### Task instructions:
Take the lines from the one bearing "the outermost faces" to the one bearing "record = json.load(file)", inclusive, and reproduce them exactly; include no other line.

+++ Collected material +++

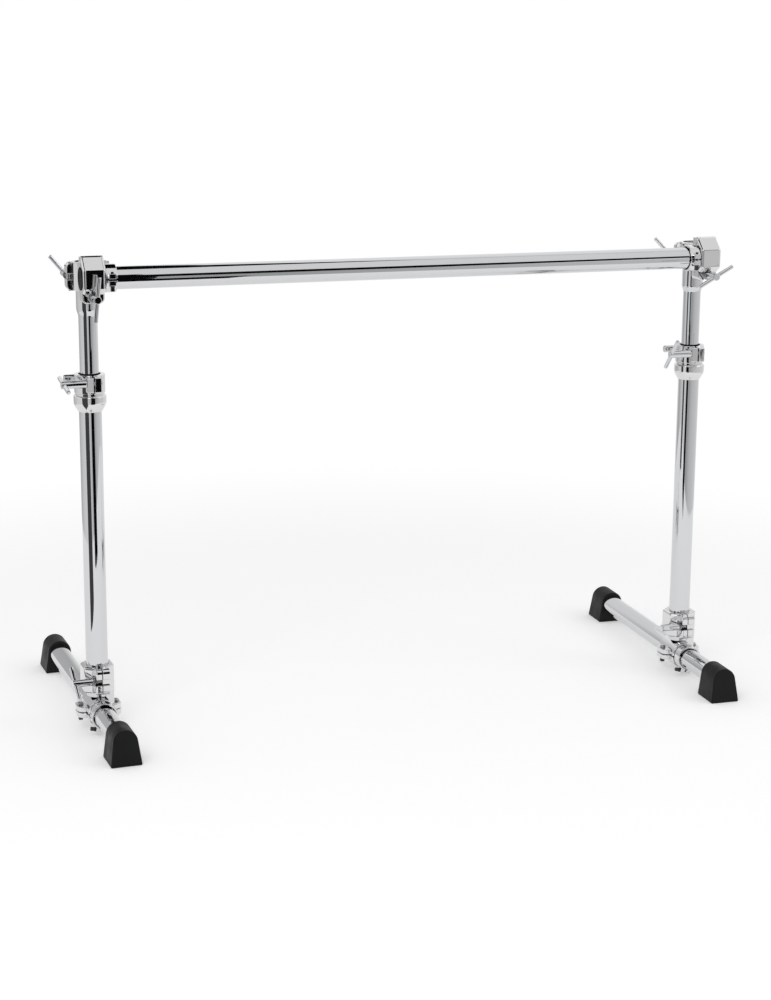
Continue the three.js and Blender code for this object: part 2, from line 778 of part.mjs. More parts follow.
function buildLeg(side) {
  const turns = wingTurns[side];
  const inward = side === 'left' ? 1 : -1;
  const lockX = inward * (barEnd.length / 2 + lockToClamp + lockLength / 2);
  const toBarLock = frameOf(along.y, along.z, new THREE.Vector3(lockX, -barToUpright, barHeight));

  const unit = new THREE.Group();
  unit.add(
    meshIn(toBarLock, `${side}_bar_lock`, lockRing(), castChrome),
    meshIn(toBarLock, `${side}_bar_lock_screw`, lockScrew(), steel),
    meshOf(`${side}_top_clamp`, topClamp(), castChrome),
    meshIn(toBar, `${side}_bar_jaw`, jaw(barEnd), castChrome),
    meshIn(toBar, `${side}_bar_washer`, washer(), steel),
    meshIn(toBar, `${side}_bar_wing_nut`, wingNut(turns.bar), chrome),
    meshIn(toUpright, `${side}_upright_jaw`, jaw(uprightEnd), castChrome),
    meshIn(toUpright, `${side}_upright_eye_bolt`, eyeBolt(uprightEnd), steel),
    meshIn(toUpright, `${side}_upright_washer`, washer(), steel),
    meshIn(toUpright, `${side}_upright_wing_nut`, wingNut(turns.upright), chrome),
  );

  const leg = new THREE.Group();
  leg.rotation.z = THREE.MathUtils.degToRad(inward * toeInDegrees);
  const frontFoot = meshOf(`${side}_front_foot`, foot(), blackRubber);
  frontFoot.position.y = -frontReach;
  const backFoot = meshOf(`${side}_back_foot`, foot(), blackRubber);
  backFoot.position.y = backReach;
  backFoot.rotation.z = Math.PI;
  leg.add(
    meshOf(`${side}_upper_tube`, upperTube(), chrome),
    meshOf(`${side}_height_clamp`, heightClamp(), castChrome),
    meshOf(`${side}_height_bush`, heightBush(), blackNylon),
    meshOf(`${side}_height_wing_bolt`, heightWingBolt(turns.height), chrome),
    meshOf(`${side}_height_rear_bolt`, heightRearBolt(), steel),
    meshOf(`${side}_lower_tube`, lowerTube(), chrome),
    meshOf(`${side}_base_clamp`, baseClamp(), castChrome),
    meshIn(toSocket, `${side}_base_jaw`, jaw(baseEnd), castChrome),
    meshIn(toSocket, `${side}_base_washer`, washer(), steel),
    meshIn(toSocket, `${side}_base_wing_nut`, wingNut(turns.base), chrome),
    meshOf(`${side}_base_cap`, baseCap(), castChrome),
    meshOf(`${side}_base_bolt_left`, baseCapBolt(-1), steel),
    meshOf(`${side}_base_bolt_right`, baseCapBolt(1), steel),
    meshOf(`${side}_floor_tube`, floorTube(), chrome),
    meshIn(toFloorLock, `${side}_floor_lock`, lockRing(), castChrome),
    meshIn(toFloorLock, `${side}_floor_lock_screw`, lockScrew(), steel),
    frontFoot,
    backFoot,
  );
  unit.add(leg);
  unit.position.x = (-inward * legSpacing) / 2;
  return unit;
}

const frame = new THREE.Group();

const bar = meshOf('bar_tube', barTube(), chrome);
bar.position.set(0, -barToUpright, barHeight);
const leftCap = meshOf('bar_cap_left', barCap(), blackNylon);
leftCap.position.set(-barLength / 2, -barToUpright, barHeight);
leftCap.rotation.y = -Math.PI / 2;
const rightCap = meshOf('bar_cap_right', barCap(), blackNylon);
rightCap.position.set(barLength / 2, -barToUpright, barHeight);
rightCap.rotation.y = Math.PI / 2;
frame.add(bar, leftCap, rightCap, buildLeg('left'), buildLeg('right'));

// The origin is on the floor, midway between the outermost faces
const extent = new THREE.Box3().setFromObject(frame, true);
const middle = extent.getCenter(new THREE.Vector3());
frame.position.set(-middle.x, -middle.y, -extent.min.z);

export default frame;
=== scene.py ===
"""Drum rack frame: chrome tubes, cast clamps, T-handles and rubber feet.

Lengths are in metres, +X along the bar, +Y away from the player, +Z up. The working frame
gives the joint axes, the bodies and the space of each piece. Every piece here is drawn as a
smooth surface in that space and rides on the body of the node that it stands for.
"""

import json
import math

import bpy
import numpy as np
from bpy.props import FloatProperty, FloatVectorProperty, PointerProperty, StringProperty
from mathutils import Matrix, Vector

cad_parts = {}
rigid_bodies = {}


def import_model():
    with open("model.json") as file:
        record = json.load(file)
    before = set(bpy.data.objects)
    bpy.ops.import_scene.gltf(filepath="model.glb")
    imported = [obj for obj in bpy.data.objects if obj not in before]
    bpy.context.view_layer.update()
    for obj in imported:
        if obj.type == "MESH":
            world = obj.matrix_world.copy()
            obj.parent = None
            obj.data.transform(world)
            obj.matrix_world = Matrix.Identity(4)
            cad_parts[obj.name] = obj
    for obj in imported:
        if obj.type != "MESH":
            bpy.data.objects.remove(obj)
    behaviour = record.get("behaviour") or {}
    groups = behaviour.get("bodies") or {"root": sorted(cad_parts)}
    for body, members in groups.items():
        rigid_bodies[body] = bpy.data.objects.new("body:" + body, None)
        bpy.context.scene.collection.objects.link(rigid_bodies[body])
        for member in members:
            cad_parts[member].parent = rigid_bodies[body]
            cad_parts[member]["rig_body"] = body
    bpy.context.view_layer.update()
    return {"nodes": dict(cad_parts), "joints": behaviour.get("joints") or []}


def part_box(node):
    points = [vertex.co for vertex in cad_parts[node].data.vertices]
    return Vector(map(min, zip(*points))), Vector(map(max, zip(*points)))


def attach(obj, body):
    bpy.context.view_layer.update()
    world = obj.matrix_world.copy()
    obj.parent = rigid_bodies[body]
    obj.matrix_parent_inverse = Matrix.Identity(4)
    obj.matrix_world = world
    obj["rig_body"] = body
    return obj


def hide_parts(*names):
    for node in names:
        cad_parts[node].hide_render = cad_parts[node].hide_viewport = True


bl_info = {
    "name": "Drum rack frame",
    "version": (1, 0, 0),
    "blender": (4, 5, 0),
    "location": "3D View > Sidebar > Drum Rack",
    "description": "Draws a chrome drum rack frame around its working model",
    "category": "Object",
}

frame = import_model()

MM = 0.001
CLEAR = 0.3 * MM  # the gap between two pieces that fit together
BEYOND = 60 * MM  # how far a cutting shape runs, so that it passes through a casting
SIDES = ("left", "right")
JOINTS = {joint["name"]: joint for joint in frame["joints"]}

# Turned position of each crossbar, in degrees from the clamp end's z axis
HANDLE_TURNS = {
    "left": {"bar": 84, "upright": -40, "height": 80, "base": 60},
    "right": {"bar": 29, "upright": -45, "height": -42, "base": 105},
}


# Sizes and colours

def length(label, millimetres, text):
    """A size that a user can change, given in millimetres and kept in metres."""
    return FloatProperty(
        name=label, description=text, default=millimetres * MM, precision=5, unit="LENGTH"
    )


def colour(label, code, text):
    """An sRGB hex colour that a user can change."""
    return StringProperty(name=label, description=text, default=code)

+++

### Answer:
// The origin is on the floor, midway between the outermost faces
const extent = new THREE.Box3().setFromObject(frame, true);
const middle = extent.getCenter(new THREE.Vector3());
frame.position.set(-middle.x, -middle.y, -extent.min.z);

export default frame;
=== scene.py ===
"""Drum rack frame: chrome tubes, cast clamps, T-handles and rubber feet.

Lengths are in metres, +X along the bar, +Y away from the player, +Z up. The working frame
gives the joint axes, the bodies and the space of each piece. Every piece here is drawn as a
smooth surface in that space and rides on the body of the node that it stands for.
"""

import json
import math

import bpy
import numpy as np
from bpy.props import FloatProperty, FloatVectorProperty, PointerProperty, StringProperty
from mathutils import Matrix, Vector

cad_parts = {}
rigid_bodies = {}


def import_model():
    with open("model.json") as file:
        record = json.load(file)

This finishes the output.